Our Rogues’ Gallery report chronicles, among other themes, the regressive attitudes of many of this year’s far-right Senate candidates toward women’s rights. Not content to be merely anti-choice, candidates like Sharron Angle and Joe Miller say abortion should be illegal even in cases of rape or incest. Angle most famously expressed the far-right attitude toward the right to choose when she said teenage rape victims should try to make “lemonade” out of “what was really a lemon situation.”
Colorado’s Ken Buck has been among the staunchest opponents of a woman’s right to choose, saying he’d sponsor a constitutional amendment to make abortion illegal and would try to prevent organizations like Planned Parenthood from receiving government funds.

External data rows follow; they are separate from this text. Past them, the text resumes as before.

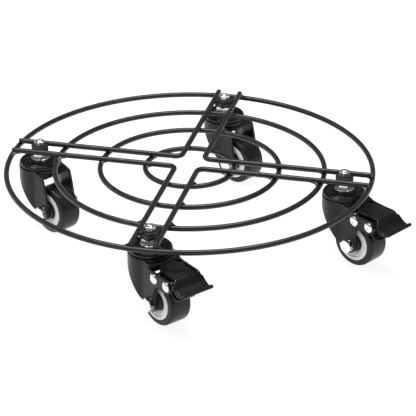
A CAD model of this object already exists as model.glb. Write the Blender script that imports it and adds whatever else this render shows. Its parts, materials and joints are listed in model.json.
import json
import math

import bmesh
import bpy
import numpy as np
from mathutils import Matrix, Vector


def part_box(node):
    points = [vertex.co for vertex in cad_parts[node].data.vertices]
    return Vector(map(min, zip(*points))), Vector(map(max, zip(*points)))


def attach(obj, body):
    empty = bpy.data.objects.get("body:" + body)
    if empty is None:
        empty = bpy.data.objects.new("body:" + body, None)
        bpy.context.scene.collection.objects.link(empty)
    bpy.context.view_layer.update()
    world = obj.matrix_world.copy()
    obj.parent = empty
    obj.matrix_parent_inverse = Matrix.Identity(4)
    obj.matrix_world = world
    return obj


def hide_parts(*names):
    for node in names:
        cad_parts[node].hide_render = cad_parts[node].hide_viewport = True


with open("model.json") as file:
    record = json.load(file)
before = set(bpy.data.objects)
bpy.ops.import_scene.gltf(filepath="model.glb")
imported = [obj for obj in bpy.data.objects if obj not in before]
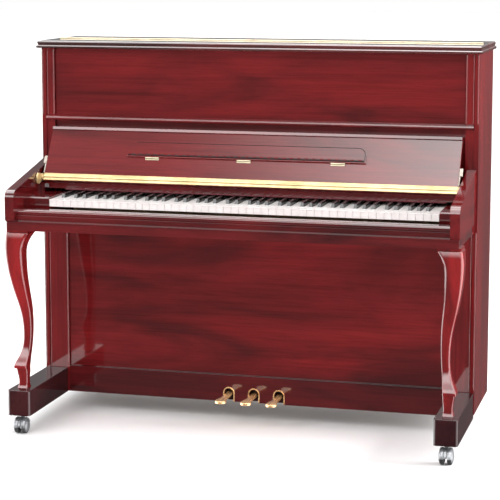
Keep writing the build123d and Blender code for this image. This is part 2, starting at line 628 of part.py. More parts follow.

Now, from the Colorado Independent, comes a story of Buck’s refusal to prosecute a rape case when he was a district attorney. One of the reasons? He thought the victim had earlier had an abortion, and was somehow retaliating against her assailant by attempting to prosecute him. In the end, Buck chalked the whole thing up to what he called the victim’s “buyer’s remorse”:
He said the facts in the case didn’t warrant prosecution. “A jury could very well conclude that this is a case of buyer’s remorse,” he told the Greeley Tribune in March 2006. He went on to publicly call the facts in the case “pitiful.”
If he had handled it with a little more sensitivity, the victim, who does not want her name used, says it is possible she may have accepted the decision and moved on. But Buck’s words — as much as his refusal to prosecute — still burn in her ears.
“That comment made me feel horrible,” she told the Colorado Independent last week. “The offender admitted he did it, but Ken Buck said I was to blame. Had he (Buck) not attacked me, I might have let it go. But he put the blame on me, and I was furious. I still am furious,” she said.
It wasn’t just his public remarks that infuriated the woman. In the private meeting, which she recorded, he told her, “It appears to me … that you invited him over to have sex with him.”
He also said he thought she might have a motive to file rape charges as a way of retaliating against the man for some ill will left over from when they had been lovers more than a year earlier. Buck also comes off on this tape as being at least as concerned with the woman’s sexual history and alcohol consumption as he is with other facts of the case.
“She is very strong about her feelings,” said Forseth of the victim. “She believes a grave injustice has been done and that she is a victim of the system.
“What’s most troubling to me about this case,” Forseth continued, “is the way he talks to her in that meeting. There is just so much judgment, in his voice, toward the victim. I would think a district attorney would be an advocate for victims and offer some support, but instead he offers indignation and judgment.”
The suspect in this case had claimed that the victim had at one point a year or so before this event become pregnant with his child and had an abortion, which she denies, saying she miscarried. The suspect’s claim, though, is in the police report, and Buck refers to it as a reason she may be motivated to file charges where he thinks none are warranted.
“When he talks about the abortion as the reason she wants charges filed, that has nothing to do with the law or this case,” Forseth says. “That is his personal bias coming into play. He’s bringing his own personal beliefs and judgments to bear on this case, when he should be acting as a victim’s advocate.”
If Buck can’t represent a rape victim without publicly insulting her, it’s hard not to ask: how can he represent an entire state in the Senate?